Older couple adopts baby
DEAR AMY >> My husband and I recently adopted a sweet baby boy.
We started out as foster parents with parental reunification as the goal. Unfortunately, the parents were not able to satisfy the requirements of the social agencies involved, and none of his other relatives were able to adopt him.
Due to our age (in our 60’s), we were doubtful the judge would grant our request to adopt our son, but we have since learned that there are grandparents and even greatgrandparents adopting children.
Fortunately, the judge recognized the bond we all had and allowed us to adopt this dear baby.
This was a long and very stressful process, but for the love and safety of this child we would do it all over again.
My question is this: When we are out in public, people will inevitably ask, “grandson?”
When we say, “parents” people are understandably shocked.
Should we just ignore the incredulous looks or say, “adoptive parents?”

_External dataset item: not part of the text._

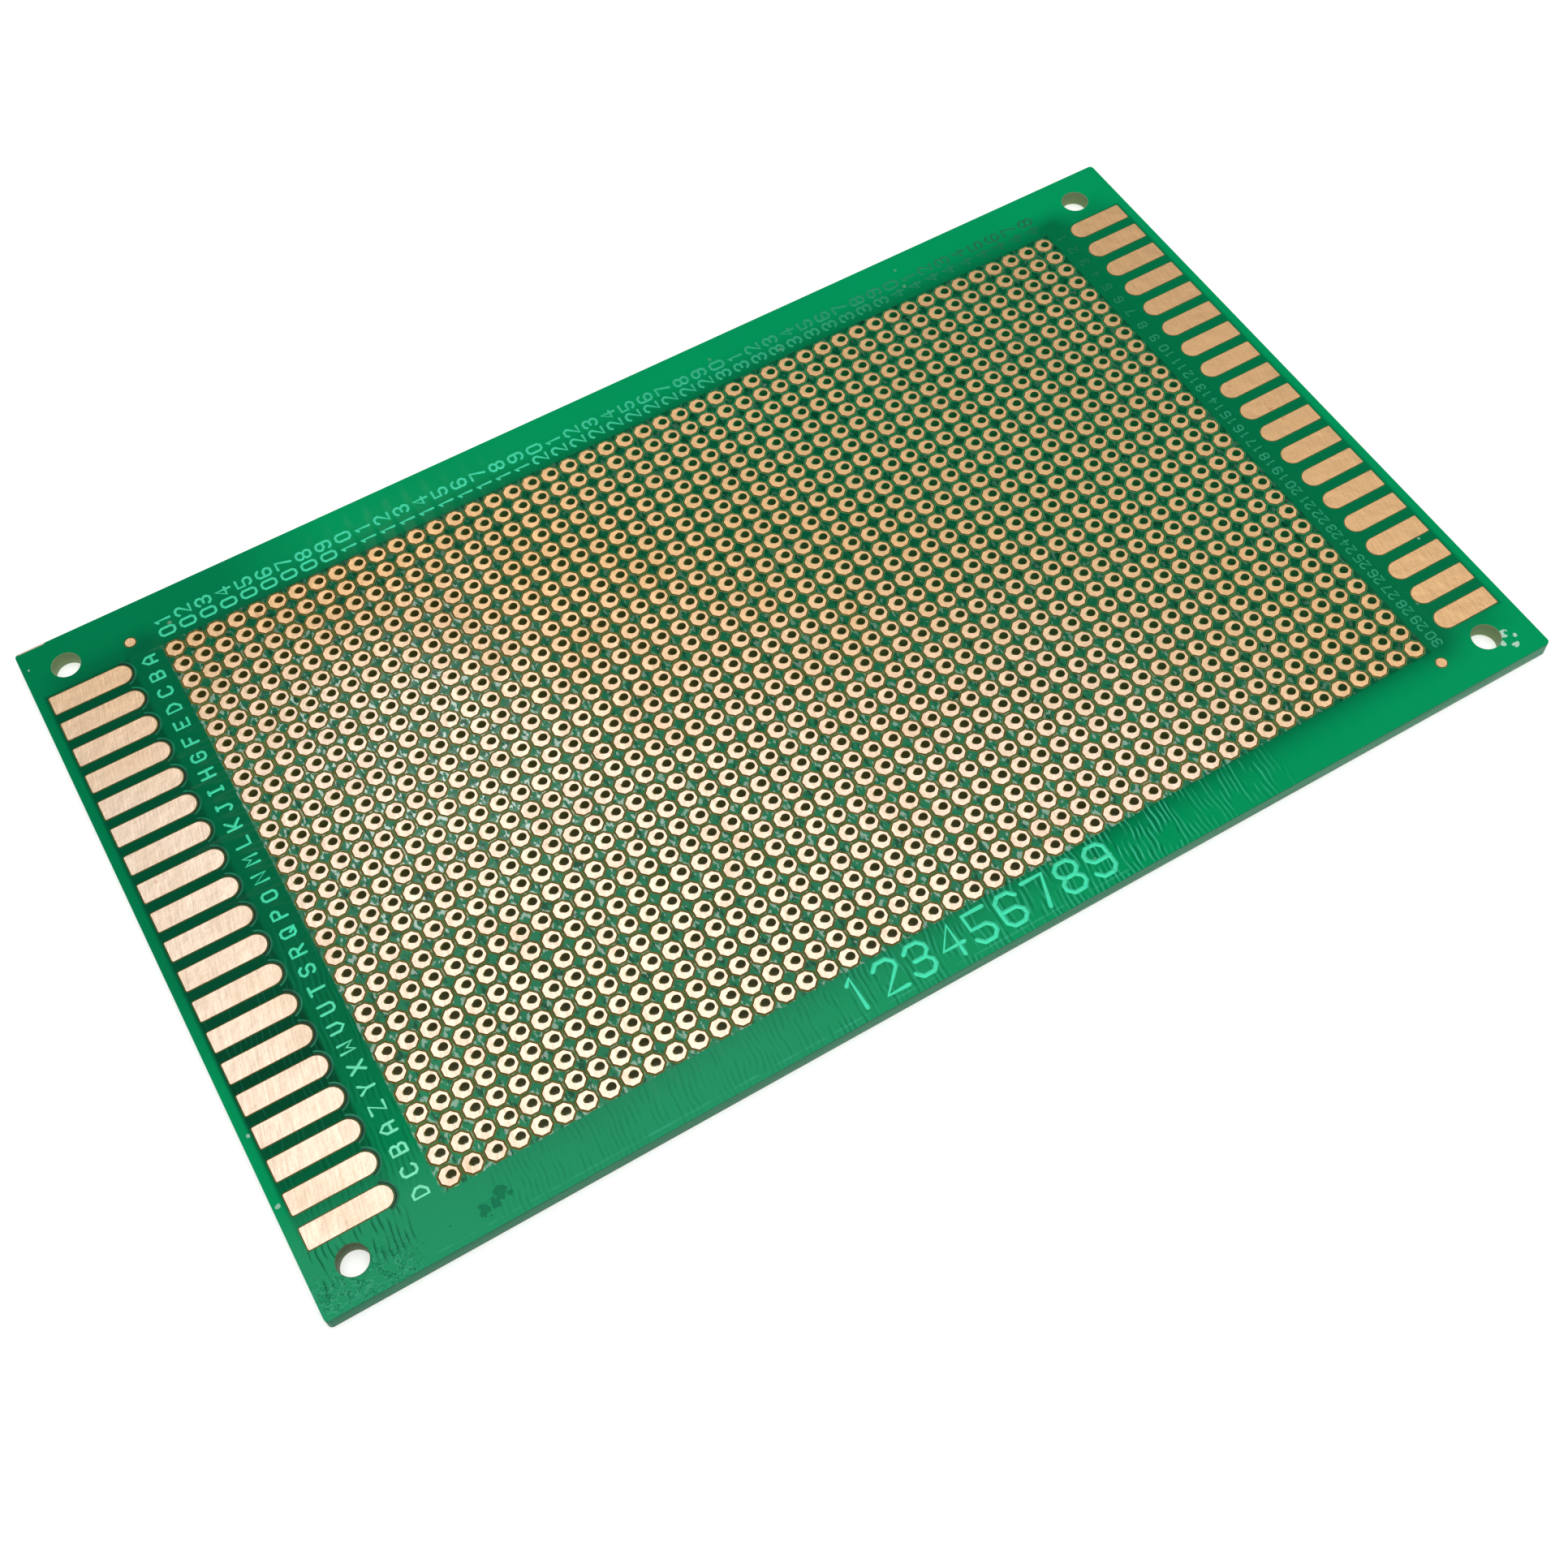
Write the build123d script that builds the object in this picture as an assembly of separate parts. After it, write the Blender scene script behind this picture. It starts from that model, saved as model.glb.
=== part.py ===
from build123d import *
import os

# Prototype circuit board, single-sided, with a drilled pad grid and a row of edge fingers at each end.
# Millimetres. X runs along the long side, Y along the short side and Z up out of the copper side.
# The origin is the centre of the bare underside.

# Laminate
board_length = 149.2
board_width = 89.6
board_thickness = 2.0
corner_radius = 0.5

# Copper and solder mask films on the top face
copper_thickness = 0.035
mask_thickness = 0.025
mask_clearance = 0.05

# Component grid: pads are octagons, drilled a little off their centres
pitch = 2.54
pad_gap = 0.34
hole_diameter = 1.0
drill_shift_x = 0.28
drill_shift_y = 0.05
number_strip = 7.67
mark_strip = 5.8

# Edge fingers: square at the board's edge, round towards the grid
finger_pitch = 4.0
finger_gap = 1.3
left_finger_length = 9.6
right_finger_length = 7.85
left_finger_margin = 1.38
right_finger_margin = 1.27
finger_top_margin = 7.65
finger_bottom_margin = 7.1
letter_strip = 4.33
row_number_strip = 3.0

# Mounting holes, from the edges of the board
mount_hole_diameter = 3.3
mount_mask_clearance = 0.08
mount_inset_left = 4.75
mount_inset_right = 5.55
mount_inset_top = 4.3
mount_inset_bottom = 4.3

# Datum dots, from the nearest corner position of the grid
dot_diameter = 1.35
upper_dot_reach_x = 4.18
upper_dot_reach_y = 3.52
lower_dot_reach_x = 1.41
lower_dot_reach_y = 3.02

# How many columns and rows of the grid are built here, spread from its first to its last.
# Built in full, the 1,440 drilled positions would take about 600,000 facets.
built_columns = 4
built_rows = 3

# Edges of the board
left_edge = -board_length / 2
right_edge = board_length / 2
top_edge = board_width / 2
bottom_edge = -board_width / 2

# Sizes that follow from the pitches
pad_size = pitch - pad_gap
finger_width = finger_pitch - finger_gap

# Round ends of the fingers, and the grid between them
left_finger_tip = left_edge + left_finger_margin + left_finger_length
right_finger_tip = right_edge - right_finger_margin - right_finger_length
first_column_x = left_finger_tip + letter_strip + pad_size / 2
first_row_y = top_edge - number_strip - pad_size / 2
last_room_x = right_finger_tip - row_number_strip - pad_size / 2
last_room_y = bottom_edge + mark_strip + pad_size / 2
column_count = 1 + int((last_room_x - first_column_x) / pitch)
row_count = 1 + int((first_row_y - last_room_y) / pitch)
last_column_x = first_column_x + (column_count - 1) * pitch
last_row_y = first_row_y - (row_count - 1) * pitch

# Fingers down each end
first_finger_y = top_edge - finger_top_margin - finger_width / 2
last_finger_room_y = bottom_edge + finger_bottom_margin + finger_width / 2
finger_count = 1 + int((first_finger_y - last_finger_room_y) / finger_pitch)
finger_ys = [first_finger_y - index * finger_pitch for index in range(finger_count)]


def spread(total, built):
    """Indices of the built positions, evenly spread from the first to the last."""
    if built >= total:
        return list(range(total))
    return [round(step * (total - 1) / (built - 1)) for step in range(built)]


def column_x(column):
    return first_column_x + column * pitch


def row_y(row):
    return first_row_y - row * pitch


def grid_points():
    """Pad centres of every built position."""
    columns = spread(column_count, built_columns)
    rows = spread(row_count, built_rows)
    return [(column_x(column), row_y(row)) for row in rows for column in columns]


def drill_point(x, y):
    """Centre of the hole drilled for the pad at x, y."""
    return x + drill_shift_x, y + drill_shift_y


def mount_points():
    """Centres of the four mounting holes."""
    xs = (left_edge + mount_inset_left, right_edge - mount_inset_right)
    ys = (bottom_edge + mount_inset_bottom, top_edge - mount_inset_top)
    return [(x, y) for x in xs for y in ys]


def dot_points():
    """Centres of the upper left and the lower right datum dot."""
    upper = (first_column_x - upper_dot_reach_x, first_row_y + upper_dot_reach_y)
    lower = (last_column_x + lower_dot_reach_x, last_row_y - lower_dot_reach_y)
    return [upper, lower]


def board_outline():
    return RectangleRounded(board_length, board_width, corner_radius)


def octagon(across_flats):
    """An octagon with its flats along X and Y."""
    return RegularPolygon(across_flats / 2, 8, major_radius=False, rotation=22.5)


def disc(x, y, diameter):
    return Pos(x, y) * Circle(diameter / 2)


def finger_outline(tip_x, outer_x, y, grown):
    """A strip from its square outer end to its round tip, grown all round by a clearance."""
    reach = 1 if outer_x > tip_x else -1
    radius = finger_width / 2 + grown
    round_x = tip_x + reach * finger_width / 2
    square_x = outer_x + reach * grown
    strip = Pos((round_x + square_x) / 2, y) * Rectangle(abs(square_x - round_x), 2 * radius)
    return strip + Pos(round_x, y) * Circle(radius)


def left_finger_outline(y, grown=0):
    return finger_outline(left_finger_tip, left_edge + left_finger_margin, y, grown)


def right_finger_outline(y, grown=0):
    return finger_outline(right_finger_tip, right_edge - right_finger_margin, y, grown)


def film(outline, thickness):
    """A film of one thickness that lies on the top face of the laminate."""
    return Pos(0, 0, board_thickness) * extrude(outline, thickness)


def laminate():
    """The drilled sheet that carries everything."""
    holes = [disc(*drill_point(x, y), hole_diameter) for x, y in grid_points()]
    holes += [disc(x, y, mount_hole_diameter) for x, y in mount_points()]
    return extrude(board_outline() - holes, board_thickness)


def solder_mask():
    """The green film, open over every built pad, finger, dot and mounting hole."""
    opening = octagon(pad_size + 2 * mask_clearance)
    openings = [Pos(x, y) * opening for x, y in grid_points()]
    openings += [left_finger_outline(y, mask_clearance) for y in finger_ys]
    openings += [right_finger_outline(y, mask_clearance) for y in finger_ys]
    openings += [disc(x, y, dot_diameter + 2 * mask_clearance) for x, y in dot_points()]
    openings += [disc(x, y, mount_hole_diameter + 2 * mount_mask_clearance) for x, y in mount_points()]
    return film(board_outline() - openings, mask_thickness)


def pad(x, y):
    """One octagonal copper pad with its off-centre hole."""
    outline = Pos(x, y) * octagon(pad_size) - disc(*drill_point(x, y), hole_diameter)
    return film(outline, copper_thickness)


def pad_row(row):
    """The built pads of one row, as separate solids."""
    columns = spread(column_count, built_columns)
    return Compound([pad(column_x(column), row_y(row)).solid() for column in columns])


def write(name, shape):
    export_step(shape, os.path.join("parts", name + ".step"))


def main():
    os.makedirs("parts", exist_ok=True)
    write("laminate", laminate())
    write("solder_mask", solder_mask())
    for row in spread(row_count, built_rows):
        write(f"pad_row_{row + 1:02d}", pad_row(row))
    for index, y in enumerate(finger_ys):
        write(f"left_finger_{index + 1:02d}", film(left_finger_outline(y), copper_thickness))
        write(f"right_finger_{index + 1:02d}", film(right_finger_outline(y), copper_thickness))
    for name, point in zip(("upper_dot", "lower_dot"), dot_points()):
        write(name, film(disc(*point, dot_diameter), copper_thickness))


main()
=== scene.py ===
"""Prototype circuit board: drilled laminate, green mask, copper pads and fingers, and legend."""

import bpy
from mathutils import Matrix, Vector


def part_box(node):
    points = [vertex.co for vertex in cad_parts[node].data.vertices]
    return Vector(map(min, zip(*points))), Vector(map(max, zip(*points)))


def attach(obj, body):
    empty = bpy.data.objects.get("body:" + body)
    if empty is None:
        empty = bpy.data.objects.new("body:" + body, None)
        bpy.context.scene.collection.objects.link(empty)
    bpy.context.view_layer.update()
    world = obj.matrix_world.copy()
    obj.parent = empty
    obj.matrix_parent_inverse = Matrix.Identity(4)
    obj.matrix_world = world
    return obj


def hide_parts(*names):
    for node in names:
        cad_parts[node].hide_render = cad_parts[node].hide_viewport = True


bl_info = {
    "name": "Prototype Circuit Board",
    "version": (1, 0, 0),
    "blender": (4, 5, 0),
    "location": "3D View > Sidebar > Circuit Board",
    "description": "Models a drilled prototype circuit board and its finishes around a packed frame",
    "category": "Object",
}

import math

import bmesh
import bpy
from bpy.props import FloatProperty, FloatVectorProperty, IntProperty, PointerProperty, StringProperty
from mathutils import Vector

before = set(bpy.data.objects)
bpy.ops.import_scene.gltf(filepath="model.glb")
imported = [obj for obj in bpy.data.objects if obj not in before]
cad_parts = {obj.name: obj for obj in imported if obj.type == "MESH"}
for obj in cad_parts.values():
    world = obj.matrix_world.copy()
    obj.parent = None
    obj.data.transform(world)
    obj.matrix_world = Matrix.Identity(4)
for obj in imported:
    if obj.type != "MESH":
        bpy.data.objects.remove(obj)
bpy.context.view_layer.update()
MM = 0.001

# The board and its films, as the frame has them
SHEET_LOW, SHEET_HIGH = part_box("laminate")
FILM_LOW, FILM_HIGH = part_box("solder_mask")
SHEET_TOP = SHEET_HIGH.z
SHEET_THICKNESS = SHEET_HIGH.z - SHEET_LOW.z
FILM_TOP = FILM_HIGH.z
FILM_THICKNESS = FILM_TOP - SHEET_TOP

# The component grid, from its first and last row of pads
ROWS = 30
COLUMNS = 48
FIRST_ROW_LOW, FIRST_ROW_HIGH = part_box("pad_row_01")
LAST_ROW_LOW, LAST_ROW_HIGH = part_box("pad_row_30")
FRAME_PAD_ROWS = (1, 15, 30)
PAD_SIZE = FIRST_ROW_HIGH.y - FIRST_ROW_LOW.y
COPPER_TOP = FIRST_ROW_HIGH.z
COPPER_THICKNESS = COPPER_TOP - SHEET_TOP
PITCH = (FIRST_ROW_LOW.y - LAST_ROW_LOW.y) / (ROWS - 1)
FIRST_X = FIRST_ROW_LOW.x + PAD_SIZE / 2
FIRST_Y = FIRST_ROW_LOW.y + PAD_SIZE / 2
LAST_X = FIRST_X + (COLUMNS - 1) * PITCH
LAST_Y = FIRST_Y - (ROWS - 1) * PITCH
GRID_LEFT = FIRST_X - PITCH / 2
GRID_RIGHT = LAST_X + PITCH / 2
GRID_TOP = FIRST_Y + PITCH / 2
GRID_BOTTOM = LAST_Y - PITCH / 2

# Edge fingers
FINGERS = 19
LEFT_FINGERS = [f"left_finger_{index + 1:02d}" for index in range(FINGERS)]
RIGHT_FINGERS = [f"right_finger_{index + 1:02d}" for index in range(FINGERS)]
DOTS = ("upper_dot", "lower_dot")

# Mounting holes: their rectangle and its centre
MOUNT_SPAN_X = 138.9 * MM
MOUNT_SPAN_Y = 81.0 * MM
MOUNT_CENTRE_X = -0.4 * MM

NUDGE = 0.005 * MM

# Strokes of the etched characters on a grid 4 wide and 6 high.
# Each stroke is a run of points, each point its place across and its height.
STROKES = {
    "0": ["10 30 41 45 36 16 05 01 10"],
    "1": ["15 26 20"],
    "2": ["05 16 36 45 44 00 40"],
    "3": ["05 16 36 45 44 33 42 41 30 10 01", "33 13"],
    "4": ["30 36 02 42"],
    "5": ["46 06 03 33 42 41 30 10 01"],
    "6": ["45 36 16 05 01 10 30 41 42 33 03"],
    "7": ["06 46 20"],
    "8": ["13 04 05 16 36 45 44 33 13", "13 02 01 10 30 41 42 33"],
    "9": ["01 10 30 41 45 36 16 05 04 13 43"],
    "A": ["00 04 26 44 40", "02 42"],
    "B": ["00 06 36 45 44 33 03", "33 42 41 30 00"],
    "C": ["45 36 16 05 01 10 30 41"],
    "D": ["00 06 26 44 42 20 00"],
    "E": ["46 06 00 40", "03 33"],
    "F": ["46 06 00", "03 33"],
    "G": ["45 36 16 05 01 10 30 41 43 23"],
    "H": ["00 06", "40 46", "03 43"],
    "I": ["16 36", "26 20", "10 30"],
    "J": ["26 46", "36 31 20 10 01"],
    "K": ["00 06", "46 02", "13 40"],
    "L": ["06 00 40"],
    "M": ["00 06 23 46 40"],
    "N": ["00 06 40 46"],
    "O": ["10 30 41 45 36 16 05 01 10"],
    "P": ["00 06 36 45 44 33 03"],
    "Q": ["10 30 41 45 36 16 05 01 10", "22 40"],
    "R": ["00 06 36 45 44 33 03", "23 40"],
    "S": ["45 36 16 05 04 13 33 42 41 30 10 01"],
    "T": ["06 46", "26 20"],
    "U": ["06 01 10 30 41 46"],
    "V": ["06 02 20 42 46"],
    "W": ["06 00 23 40 46"],
    "X": ["00 46", "06 40"],
    "Y": ["06 23 46", "23 20"],
    "Z": ["06 46 00 40"],
    "*": ["03 43", "21 25", "05 41", "01 45"],
}
GLYPH_WIDE = 4
GLYPH_HIGH = 6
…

It is very important to us that this baby boy does not feel any less than our own biological child.
How should we respond? — Older, Wiser,
Happier
DEAR HAPPIER >> In adopting your son, you’ve joined the growing demographic of elders raising children. Almost 3 million American grandparents have full responsibility for raising grandchildren; countless other grandparents, greatgrandparents, and other elders provide part-time childcare.
In terms of responding to people who assume you are grandparents, while your son is young you might say, “We’re parents! The adoption came through last year.” When your son is older and aware of the question, you can simply respond brightly, “We’re not grandparents — we’re his proud parents!”
Make sure to include your son in his adoption story starting now. He’s likely to encounter this question many times, from a different angle.
Even when this query is annoying, I hope you will always lead with your joy.